Present levels describe where your child is now. Strong present levels make goals and services meaningful.
July 5, 2026
This article explains federal special education law (IDEA). Your state may have its own deadlines, forms, and complaint rules. Check your school's procedural safeguards notice for state-specific details.
Quick answer
Present levels of academic achievement and functional performance, often called PLAAFP or PLOP, describe your child's current skills, strengths, and needs in areas affected by the disability. They should use data from evaluations, classroom work, progress monitoring, and parent input. Goals and services should build directly from present levels.
What this means for parents
If present levels are vague, the whole IEP becomes guesswork. This section is the foundation.
- Present levels should cover academics, communication, behavior, social skills, motor skills, and daily living skills when relevant.
- They should include strengths, not only deficits, so the team builds on what your child can do.
- Data sources may include test scores, work samples, teacher reports, related service notes, and your observations.
- Parent concerns must be documented in the IEP. This is often part of present levels or a related section.
- Present levels should be current. Old evaluation scores alone may not reflect your child today.
Questions to ask about present levels
Push for specifics when you see boilerplate language.
- What current data supports each statement in present levels?
- How do present levels reflect my concerns about [specific area]?
- Which evaluation or progress monitoring results were used for reading, math, or behavior?
- Are functional skills, such as organization, self-advocacy, or independence, described here?

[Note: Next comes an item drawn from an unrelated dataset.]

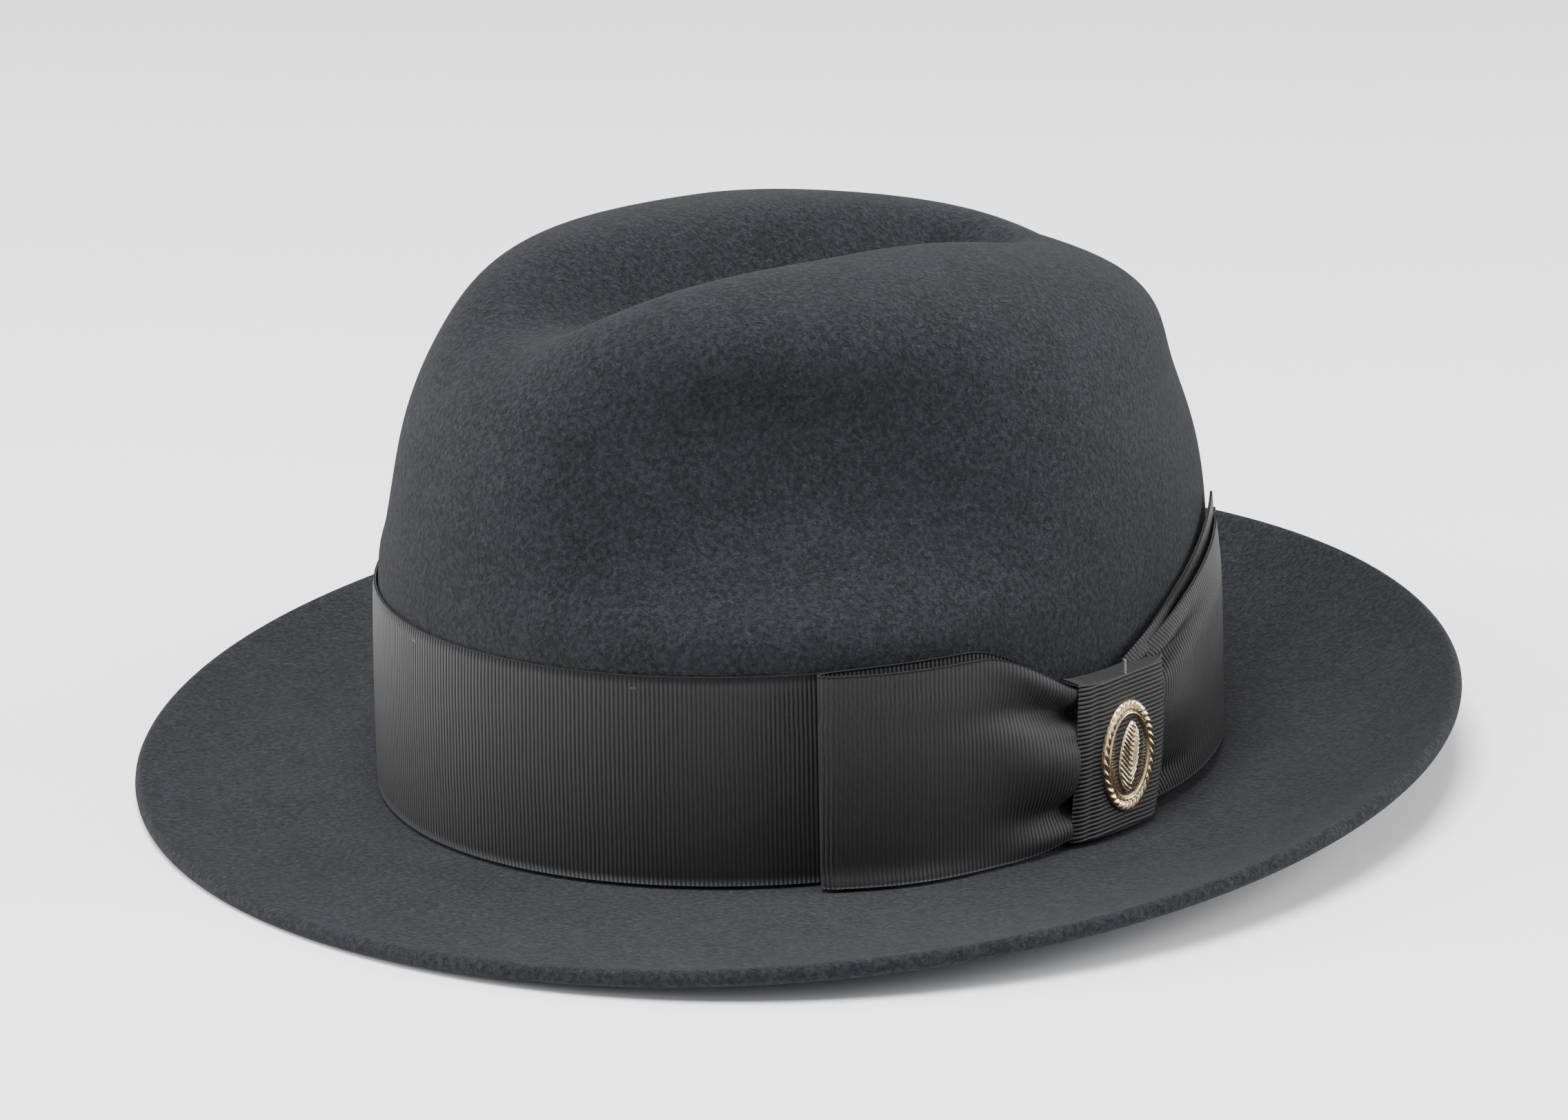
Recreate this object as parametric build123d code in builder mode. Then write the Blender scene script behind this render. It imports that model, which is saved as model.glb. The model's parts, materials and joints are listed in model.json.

- If present levels changed from last year, what new information prompted the change?
Simple parent script
Ask for data-based present levels
I want present levels to be based on current data, not generic statements. Please revise this section to include specific information about my child's skills in [areas], including strengths and needs, and cite the evaluations or classroom data you used.
Add parent concerns
My concerns about [describe concerns] are not reflected in present levels. IDEA requires parent concerns to be documented. Please add these concerns and explain how they connect to proposed goals and services.
Common mistakes to avoid
- Accepting present levels that only list test scores without classroom impact.
- Skipping functional and behavioral needs when they affect school every day.
- Letting the team reuse last year's present levels with minimal updates.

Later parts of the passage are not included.